Request
Copy out exactly the lines from the start of the data to the line containing "bowl_t = 1; // [0.8:0.1:1.4]". Include both.

--

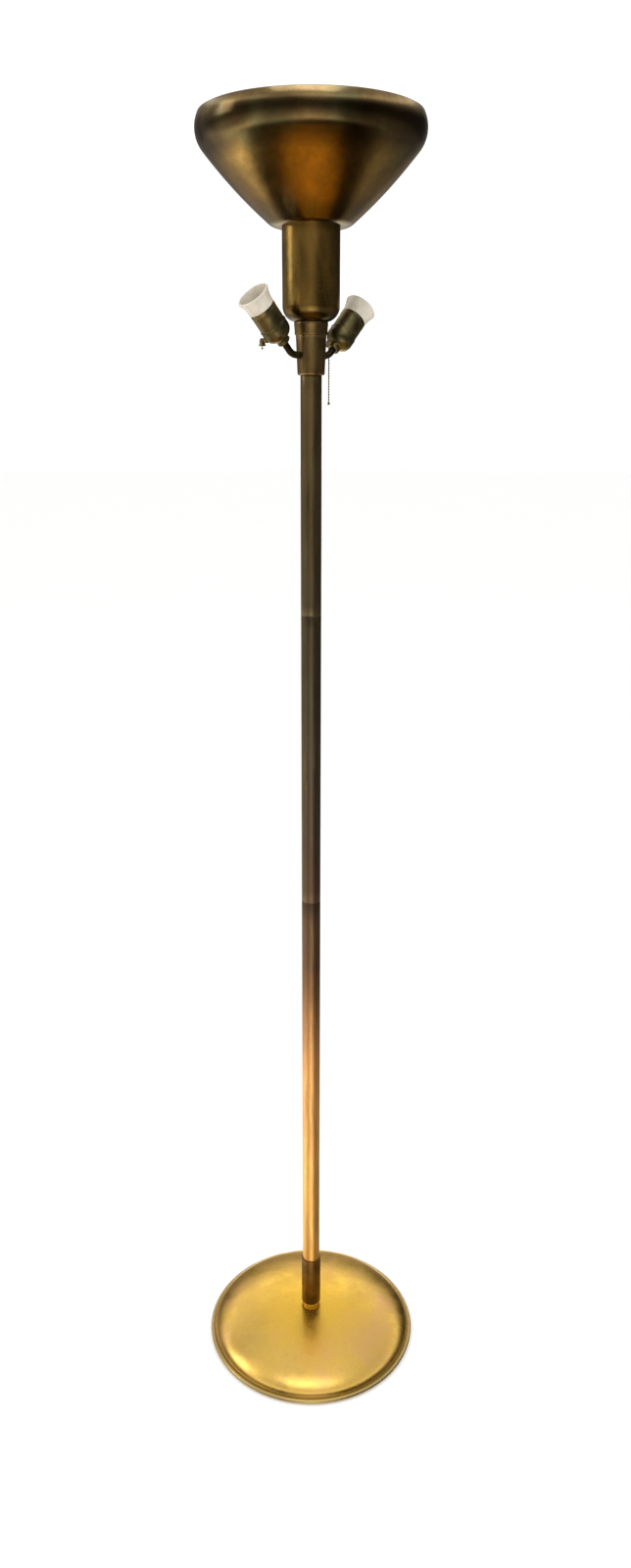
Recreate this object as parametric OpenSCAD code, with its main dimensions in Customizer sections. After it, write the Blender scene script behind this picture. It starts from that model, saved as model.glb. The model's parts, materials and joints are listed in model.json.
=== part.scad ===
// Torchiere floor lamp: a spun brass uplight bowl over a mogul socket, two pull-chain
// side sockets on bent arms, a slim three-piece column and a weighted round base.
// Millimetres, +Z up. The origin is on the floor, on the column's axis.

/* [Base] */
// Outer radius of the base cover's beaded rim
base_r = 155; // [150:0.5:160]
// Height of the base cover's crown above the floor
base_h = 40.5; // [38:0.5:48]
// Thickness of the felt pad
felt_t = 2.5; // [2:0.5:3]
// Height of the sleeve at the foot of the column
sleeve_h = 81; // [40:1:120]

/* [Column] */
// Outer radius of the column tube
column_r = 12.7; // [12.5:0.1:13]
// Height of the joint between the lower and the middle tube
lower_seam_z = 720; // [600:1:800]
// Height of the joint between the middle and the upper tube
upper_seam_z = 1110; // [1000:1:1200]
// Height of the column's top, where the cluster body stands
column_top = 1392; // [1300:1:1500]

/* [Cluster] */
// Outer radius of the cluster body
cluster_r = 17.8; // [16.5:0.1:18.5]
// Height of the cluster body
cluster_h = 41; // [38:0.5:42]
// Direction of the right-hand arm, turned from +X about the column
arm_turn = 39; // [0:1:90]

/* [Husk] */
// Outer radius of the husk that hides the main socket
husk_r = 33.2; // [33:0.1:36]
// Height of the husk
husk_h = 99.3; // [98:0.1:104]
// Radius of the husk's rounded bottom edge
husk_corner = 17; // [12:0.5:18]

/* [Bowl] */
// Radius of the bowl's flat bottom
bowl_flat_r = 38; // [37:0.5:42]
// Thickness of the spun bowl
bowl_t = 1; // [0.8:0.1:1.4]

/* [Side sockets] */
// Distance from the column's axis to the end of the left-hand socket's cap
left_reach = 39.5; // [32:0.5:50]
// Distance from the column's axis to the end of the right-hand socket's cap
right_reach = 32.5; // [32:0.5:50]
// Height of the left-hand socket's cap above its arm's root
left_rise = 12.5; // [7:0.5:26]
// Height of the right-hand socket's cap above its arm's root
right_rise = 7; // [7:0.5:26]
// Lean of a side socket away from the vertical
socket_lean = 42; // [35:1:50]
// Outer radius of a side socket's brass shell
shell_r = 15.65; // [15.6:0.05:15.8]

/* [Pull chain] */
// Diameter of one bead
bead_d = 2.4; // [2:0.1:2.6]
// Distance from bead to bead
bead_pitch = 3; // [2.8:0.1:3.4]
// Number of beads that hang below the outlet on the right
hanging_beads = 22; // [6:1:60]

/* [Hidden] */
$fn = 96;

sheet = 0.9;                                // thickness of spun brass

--

Answer below
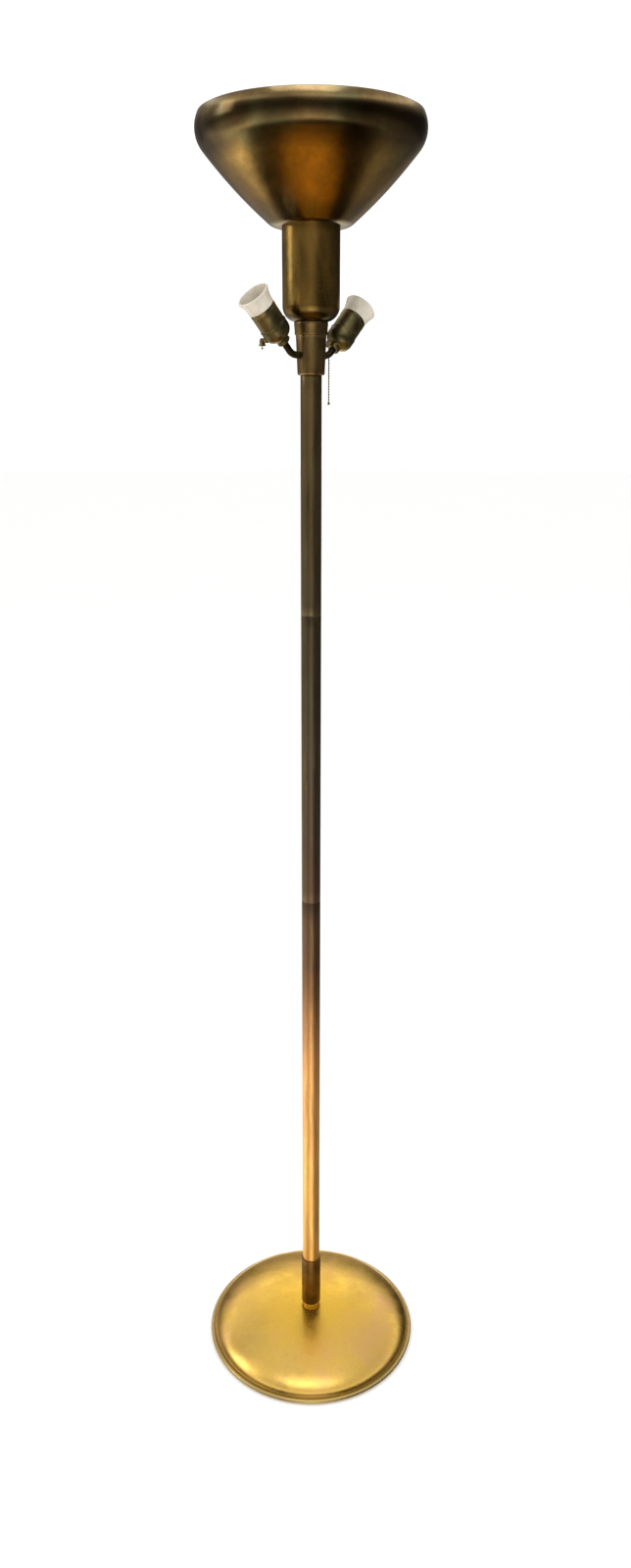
Recreate this object as parametric OpenSCAD code, with its main dimensions in Customizer sections. After it, write the Blender scene script behind this picture. It starts from that model, saved as model.glb. The model's parts, materials and joints are listed in model.json.
=== part.scad ===
// Torchiere floor lamp: a spun brass uplight bowl over a mogul socket, two pull-chain
// side sockets on bent arms, a slim three-piece column and a weighted round base.
// Millimetres, +Z up. The origin is on the floor, on the column's axis.

/* [Base] */
// Outer radius of the base cover's beaded rim
base_r = 155; // [150:0.5:160]
// Height of the base cover's crown above the floor
base_h = 40.5; // [38:0.5:48]
// Thickness of the felt pad
felt_t = 2.5; // [2:0.5:3]
// Height of the sleeve at the foot of the column
sleeve_h = 81; // [40:1:120]

/* [Column] */
// Outer radius of the column tube
column_r = 12.7; // [12.5:0.1:13]
// Height of the joint between the lower and the middle tube
lower_seam_z = 720; // [600:1:800]
// Height of the joint between the middle and the upper tube
upper_seam_z = 1110; // [1000:1:1200]
// Height of the column's top, where the cluster body stands
column_top = 1392; // [1300:1:1500]

/* [Cluster] */
// Outer radius of the cluster body
cluster_r = 17.8; // [16.5:0.1:18.5]
// Height of the cluster body
cluster_h = 41; // [38:0.5:42]
// Direction of the right-hand arm, turned from +X about the column
arm_turn = 39; // [0:1:90]

/* [Husk] */
// Outer radius of the husk that hides the main socket
husk_r = 33.2; // [33:0.1:36]
// Height of the husk
husk_h = 99.3; // [98:0.1:104]
// Radius of the husk's rounded bottom edge
husk_corner = 17; // [12:0.5:18]

/* [Bowl] */
// Radius of the bowl's flat bottom
bowl_flat_r = 38; // [37:0.5:42]
// Thickness of the spun bowl
bowl_t = 1; // [0.8:0.1:1.4]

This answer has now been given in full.